Economists predict Trump’s proposed tariffs could lead to higher consumer prices.
GDP growth outlook improves, but potential interest rate hikes loom with Trump’s policies.
What Happened?
Economists surveyed by The Wall Street Journal anticipate higher inflation, interest rates, and deficits under Donald Trump’s proposed policies compared to Kamala Harris’s plans. In the October survey, 68% of 50 economists expected prices to rise faster with Trump, up from 56% in July.
Trump’s proposals include broad-based tariffs of 10% to 20% on imports, which economists believe could lead to increased consumer prices. Meanwhile, Harris proposes new credits for newborn children and home buying.
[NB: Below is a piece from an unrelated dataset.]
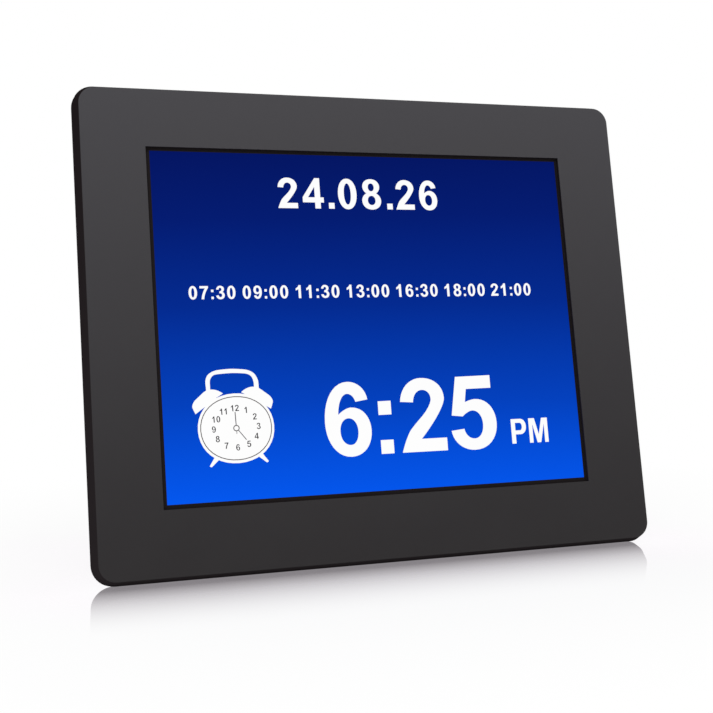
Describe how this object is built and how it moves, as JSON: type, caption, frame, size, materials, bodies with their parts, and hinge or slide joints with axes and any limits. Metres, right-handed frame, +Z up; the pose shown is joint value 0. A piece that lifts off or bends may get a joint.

The survey also revealed 65% of economists foresee Trump’s policies exerting more upward pressure on the federal deficit.
Why It Matters?
Understanding the potential economic impact of each candidate’s policies is crucial for investors. Trump’s proposed tariffs might increase costs for importers and consumers, potentially slowing economic growth.
Philip Marey from Rabobank warns that if tariffs function as economists predict, consumers could face unwelcome surprises in price hikes. Higher deficits and inflation could lead to increased interest rates, affecting borrowing costs and investments.
Brian Hughes, a Trump campaign adviser, argues these policies will fuel growth and protect American jobs. However, economists predict Trump’s plans could widen federal deficits by $7.5 trillion over the next decade, more than twice the expected increase under Harris.
What’s Next?
Investors should monitor the economic implications of the proposed policies, especially if Trump’s tariffs and tax cuts come into play. The Journal’s survey indicates a brighter economic outlook, with GDP growth expected to reach 2.2% in Q4 2024.
Inflation is projected to drop to 2.5% by year-end. Despite these positive forecasts, the potential for higher interest rates remains if Trump’s policies are enacted. The percentage of economists predicting a recession in the next 12 months has decreased slightly to 26%.
Dana Peterson from the Conference Board highlights the U.S. economy’s resilience, supported by a higher-than-expected savings rate, indicating room for further expansion.